Nonostante il “califfato” islamico non esista di fatto più come
entità territoriale, i suoi uomini continuano a mietere vittime in Iraq.
Ieri sera due jihadisti – fa sapere il ministero degli Interni iracheni – hanno sparato ad alcuni civili nell’area di Nahrawan (distretto a sud est di Baghdad) prima che uno dei due si facesse saltare in area e l’altro fosse ucciso dagli spari delle forze di sicurezza. Non c’è un bilancio ufficiale delle vittime, ma i media locali parlano di 17 morti e 28 feriti.
Numeri diversi li ha forniti invece lo Stato islamico (Is) con la sua
agenzia Amaq: la formazione jihadista sostiene di aver ucciso 25 membri
delle Unità di mobilitazione popolare filo-iraniane.
E mentre il “califfato” appare sì sconfitto, ma ancora vivo, gli
Stati Uniti d’America, per bocca della portavoce della Casa Bianca
Sarah Sanders, hanno detto ieri che stanno pensando di ridurre il
sostegno militare ai gruppi che lo combattono in Iraq e Siria.
Sanders ha infatti osservato come “la riduzione del territorio dell’Is
ci permette di fermare i rifornimenti militari per certi gruppi”. “Ciò
però – ha subito precisato – non significa che smettiamo completamente
di sostenerli”.
Le parole della portavoce della Casa Bianca giungono a distanza di
tre giorni dalla conversazione telefonica tra il presidente Usa Trump e
il suo pari turco Erdogan durante la quale il leader statunitense ha
detto che non fornirà più armi ai combattenti curdi siriani del YPG,
ritenuti da Ankara una minaccia terroristica. Parole che sono state
confermate ieri dal vice premier turco Bekir Bozdag. Per Bozdag
la telefonata di venerdì tra Trump e Erdogan è stata “un punto di
svolta” nei rapporti recentemente non idilliaci tra Usa e Turchia. “Il
‘noi non daremo armi [ai curdi]’ detto per la prima volta dal
presidente Trump è importante – ha aggiunto – ma perderà valore se non
verrà implementato. È come se avesse ingannato il mondo”.

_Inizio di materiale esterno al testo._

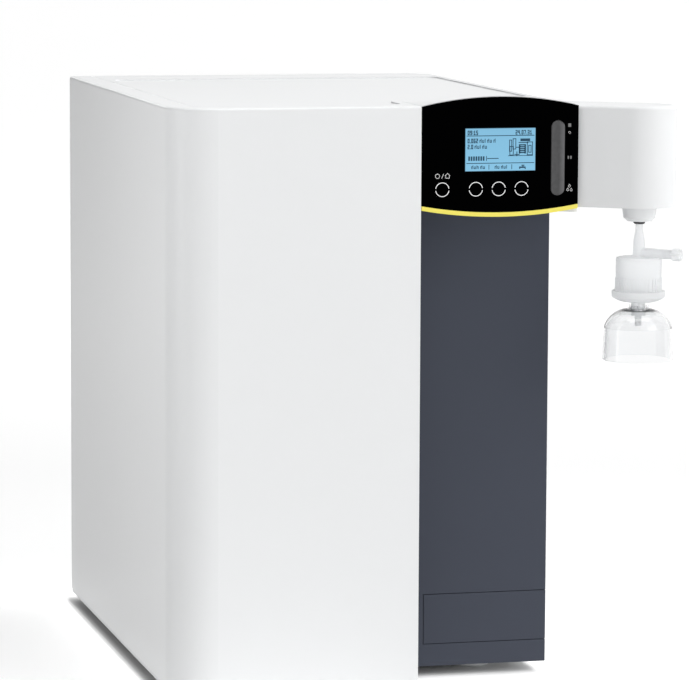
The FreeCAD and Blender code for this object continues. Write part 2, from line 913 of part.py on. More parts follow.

In una nota, la Casa Bianca ha fatto sapere che venerdì Trump ed
Erdogan hanno discusso di terrorismo in Siria. “Coerentemente alla
nostra precedente politica – si legge nel comunicato – il presidente
Trump ha informato Erdogan degli adeguamenti militari in sospeso forniti
ai nostri partner in Siria ora che la battaglia di Raqqa è stata
completata e procediamo verso una fase di stabilizzazione che mira a
impedire il ritorno dell’Is”.
A confermare il clima di distensione tra Ankara e Washington sancito dalla telefonata è stato anche il premier turco Yildirim. Intervistato dalla Bbc, il
primo ministro ha detto che “Il Sig. Trump capisce cosa è importante
per la Turchia”. Loro [gli Usa] hanno detto che questa [cooperazione con
le Ypg] non è stata una scelta, ma una necessità. Ok, lo capiamo, anche
se non lo accettiamo. È una relazione temporanea. Ora però è tempo di
finirla perché Daesh [Is, ndr] è stato sconfitto”. Del resto, ha poi
chiosato, “non puoi combattere una organizzazione terroristica [come lo
Stato Islamico] con un’altra [le Ypg]”.